Indrajit Barman and Kausik Pradhan
UBKV, Pundibari, Coochbehar, WB
Food and Agriculture Organization states that disasters have an outsized impact on the agriculture sector, leading to large-scale economic losses and causing physical damage to the lands, resources and livelihood assets. Agricultural production systems are being repeatedly and increasingly challenged by multiple disasters and it hinder the farmers in realizing their full potential. Farmers’ knowledge on disaster risks reduction practices plays major role in sustainable agricultural production. The study was conducted in flood prone areas of Dhemaji district under North Bank Plain Agro-Climatic Zone of Assam to assess the farmers’ awareness and knowledge level on disaster risk reduction practices and study socio-economic attributes of farmer respondents as well as to find out the relationship between disaster risk reduction practices with socio-economic attributes of the respondents. A multi-stage, purposive cum random sampling design was used in the study for selecting 120 sample respondents. The study revealed that most of the respondents were young to middle aged, marginal farmers and had medium level of formal education. Majority of them belonged to the low and medium level of annual income categories and had medium level of economic motivation, scientific orientation, extension contact and mass media exposure.

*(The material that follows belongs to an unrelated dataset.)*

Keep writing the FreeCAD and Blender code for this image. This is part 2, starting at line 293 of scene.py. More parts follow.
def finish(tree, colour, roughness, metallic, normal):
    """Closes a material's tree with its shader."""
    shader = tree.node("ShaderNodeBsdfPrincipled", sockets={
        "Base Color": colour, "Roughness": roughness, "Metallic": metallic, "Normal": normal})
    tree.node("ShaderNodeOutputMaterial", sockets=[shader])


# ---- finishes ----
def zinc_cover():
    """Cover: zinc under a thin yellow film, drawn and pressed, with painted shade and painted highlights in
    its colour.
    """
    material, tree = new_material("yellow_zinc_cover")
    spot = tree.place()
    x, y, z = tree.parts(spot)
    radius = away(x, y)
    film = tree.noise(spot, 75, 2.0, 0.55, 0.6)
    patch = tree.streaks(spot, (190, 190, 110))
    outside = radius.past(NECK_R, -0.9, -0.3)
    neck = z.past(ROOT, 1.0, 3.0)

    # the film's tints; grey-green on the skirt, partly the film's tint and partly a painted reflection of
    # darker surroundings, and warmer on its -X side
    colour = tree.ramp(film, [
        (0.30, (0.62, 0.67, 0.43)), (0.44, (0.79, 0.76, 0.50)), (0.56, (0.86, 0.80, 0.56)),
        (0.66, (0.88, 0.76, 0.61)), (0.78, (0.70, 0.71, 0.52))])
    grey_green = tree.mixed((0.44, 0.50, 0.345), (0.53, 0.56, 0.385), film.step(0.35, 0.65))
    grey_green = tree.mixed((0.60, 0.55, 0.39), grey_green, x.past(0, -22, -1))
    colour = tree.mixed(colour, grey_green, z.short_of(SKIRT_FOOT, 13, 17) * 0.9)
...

Majority of the participant farmers had low level of knowledge on disaster risk reduction practices. Correlation analysis of the independent variables of the study with knowledge of farmers on disaster risk reduction practices revealed that six independent variables, viz., size of land holding, extension contact, mass media exposure, age, education and risk bearing ability were positively and significantly correlated with disaster risk reduction practices. The study implies that existing agricultural extension and advisory service efforts need to be strengthened and focused to enhance the knowledge level of farmers on farm disaster risk reduction practices.